What is Ben Stein Smoking? (Part 3)

One of the great things about being on holiday in Europe is that there’s no

chance of running across a Ben Stein column by mistake. But this morning I made

the mistake of noticing that my new colleague, Mr J. Flack, is applauding

Stein for made "a lonesome point of great relevance" with respect

to subprime loans.

The questions rose, unbidden, in my mind. Had Stein’s brain been invaded by

aliens? Did he manage hit on something germane in much the same manner as a

stopped clock tells the right time twice a day? Thus did I find myself, on my

first day back at the blog, reading

Ben Stein, with predictable results.

For it turns out that Stein is completely wrong, yet again: can anybody

explain to me why this man still has his column?

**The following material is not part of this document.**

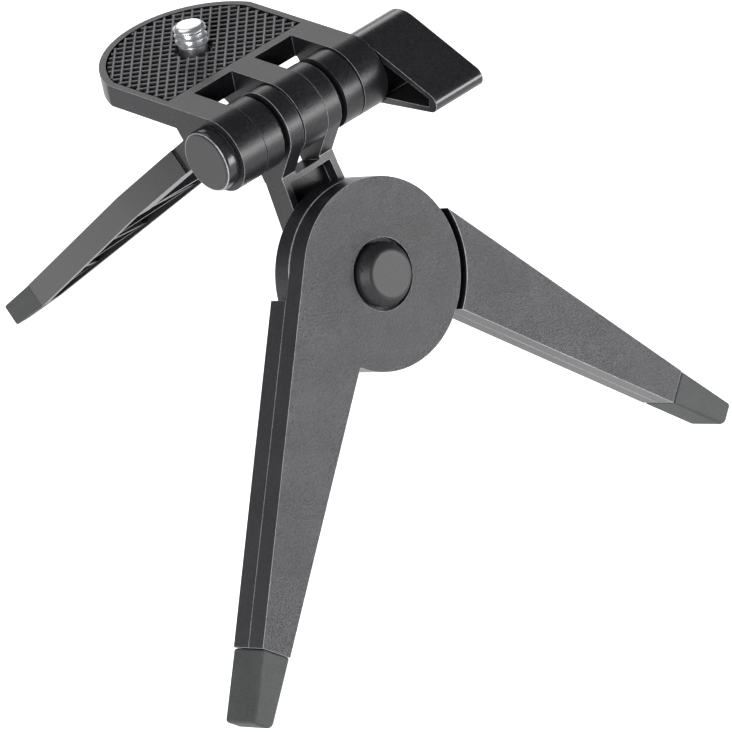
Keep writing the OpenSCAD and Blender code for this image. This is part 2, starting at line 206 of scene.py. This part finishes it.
# Each finish gives its darkest and lightest colour, the width and depth of its grain or marks in
# mm, and its roughness where it is dark and where it is light.

# ABS moulded in a spark-eroded tool: a dull sparkle of fine pimples on the broad faces.
# Real grain is about 0.15 mm across; it is drawn at 0.36 mm, and deeper, so that it shows.
GRAINED_ABS = moulded_plastic("spark_eroded_black_abs", ("#0d0d0f", "#333337"), 0.36, 0.360,
                              (0.30, 0.46))
# The same ABS from a smoother part of the tool: satin, with soft streaks of reflected light.
SATIN_ABS = moulded_plastic("satin_black_abs", ("#121214", "#202023"), 0.45, 0.040,
                            (0.28, 0.38), gloss=0.24)
# Polished tool steel leaves the wing knob and the bolt's cap nearly glossy.
GLOSS_ABS = moulded_plastic("polished_black_abs", ("#1b1b1d", "#232325"), 0.70, 0.004,
                            (0.18, 0.26), gloss=0.34)
# The hub's button is etched a little duller than the walls round it, so that it stays dark.
ETCHED_ABS = moulded_plastic("etched_black_abs", ("#111113", "#1f1f21"), 0.50, 0.040,
                             (0.44, 0.54), gloss=0.32)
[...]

The point which impressed my pseudonymous colleague seems to be that home ownership

is "the bedrock of the American dream" (Stein), or "the most

personally and financially enabling of endeavors" (Flack). To which I can

only say: Not if you’re a subprime borrower, it ain’t.

I just came back from Germany, where millions of people regularly walk into

their homes and find their own dogs waiting for you there. In Germany, as in

the US, this is a major blessing. But Ben Stein seems to think that this major

blessing is impossible without homeownership, which is ridiculous. A dog neither

knows nor cares whether a home is owned or rented. At the moment, homes still

cost more to buy than to rent. Which means that a renter has more money to spend

on himself, and his dog, than does an owner, even if the owner is a prime borrower.

If the owner is a subprime borrower, the situation is much worse. Subprime

mortgage rates can easily get into the double digits, and homeownership makes

very little sense in that situation. Take a look at the default settings in

the New York Times fantastic buy

vs rent calculator. With a mortgage at 6.25%, buying is better than renting

after 11 years. With a mortgage at 11.5%, buying is never better than


Stein continues by wheeling out one of the most misleading statistics there

is: "the percentage of those who have defaulted is still fairly small,

possibly 10 percent to 15 percent of subprime loans, and maybe less," he

writes. I would call this disingenuous if I didn’t believe that Stein simply

doesn’t get the truth: that most subprime loans are refinances, and therefore

the percentage of subprime loans in default is much lower than the

percentage of subprime borrowers in default. (A refinanced loan, of

course, is paid off in full, while the borrower remains in debt.) What’s more,

the big problem, everybody agrees, is not now but rather in a few months’ time,

when most of those adjustable-rate loans (and there were precious few fixed-rate

subprime loans) start to adjust upwards from their teaser rates.

Stein thinks, against all the evidence, that "the experiment with granting

loans to less-qualified buyers worked" – clearly, it’s far

to early to say that. And he then disappears off into cloud-cuckoo land, saying

that the cost to everybody else of the subprime debacle "will be whatever

government programs are enacted to bail out borrowers in trouble". Er,

no: the cost will be huge, even if there are no government bailout at all. That’s

the problem with credit crunches: good credits get crunched along with the bad.

And the idea that "those who lent the money get away pretty much scot-free"

– that’s just hilarious. Can Stein point to a single subprime mortgage

lender which is remotely unharmed? Most, it seems to me, are bankrupt.

I pretty much gave up reading the column at that point. But I did skip down

to the end.

If I were the editor of the business section for just one day, I would run

one immense headline: “Everything Is Going to Be Fine. Go Back to Work.”

Yes, Ben, if you’re one of the handful of Americans with a lot of assets and

no debts to speak of, then I’m sure everything is going to be fine. Oh, wait,

you are. Good for you. But for the rest of us, credit matters a very great deal,

and we can’t look with equanimity at a housing collapse and consider it little

more than a buying opportunity. You might be able to afford homes

all over the country; I daresay you’re haggling on one or two right now.

But most of us are struggling to afford just one.